Les adultes rationalisent assez facilement ce projet (arf, les mômes ce n'est pas ce qui manque hein), assurés que les enfants mèneront cette mission à bien sauf que même pas dix ans après leur départ, les gosses une fois devenues ados ne sont pas aussi dociles que prévus, certains arrêtent de boire la boisson qui leur est destinée (" Bleue " visant à les rendre docile et à tuer dans l'oeuf tout désir sexuel) et commencent à remettre en cause leur mode de vie...

Copyright Vlad Cioplea


S'inscrivant fébrilement dans l'ombre de Bienvenue à Gattaca et High Life, dans son désir - vain - de dépeindre l'élitisme tout autant que l'orgueil de l'humanité, plongeant tête la première aussi bien dans le mimétisme rebattu de Lord of the Flies (dans un élan de paresse, d'agressivité et d'expérimentation - uniquement- hétérosexuelle), que dans un racisme primaire furieusement abject (les personnes de couleurs sont l'ennemi); Voyagers, qui partait d'un postulat pourtant logique (la rébellion compréhensible de mômes élevés pour mourir pour des étrangers, ou chaque bravement d'interdits est comme une pulsion nouvelle et addictive qui nous fait avancer), vagabonde avec une léthargie effarante dans le néant le plus total.

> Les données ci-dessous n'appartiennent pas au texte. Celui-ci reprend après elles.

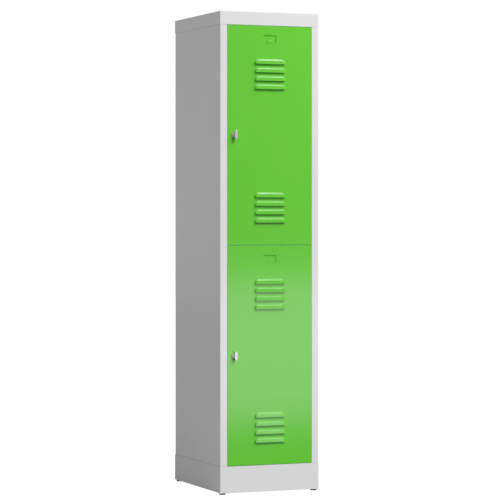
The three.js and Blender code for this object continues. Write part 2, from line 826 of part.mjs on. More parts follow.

Sans la moindre sympathie/empathie pour ses personnages (croqués à la truelle), engoncés dans la confusion, l'absence de but - sauf l'éveil sensoriel - et une philosophie de vie affreusement binaire, la péloche abandonne lâchement la moindre de ses idées bis accrocheuses (une force malveillante, l'obligation de se reproduire contre son gré, la peur et la paranoïa qui envahissent tous les esprits,...) pour lui préférer un enchaînement redondant de dialogues insipides et de scènes répétitives constamment sur-explicative (quand elles n'ont pas la subtilité d'un hippopotame en chaleur), reniant toute potentielle question philosophique (sur l'humanité, intrinsèquement égoïste, sur l'aspect d'agneaux sacrificiels des enfants,...).
On a connu plus irritant ces derniers mois, mais pas beaucoup.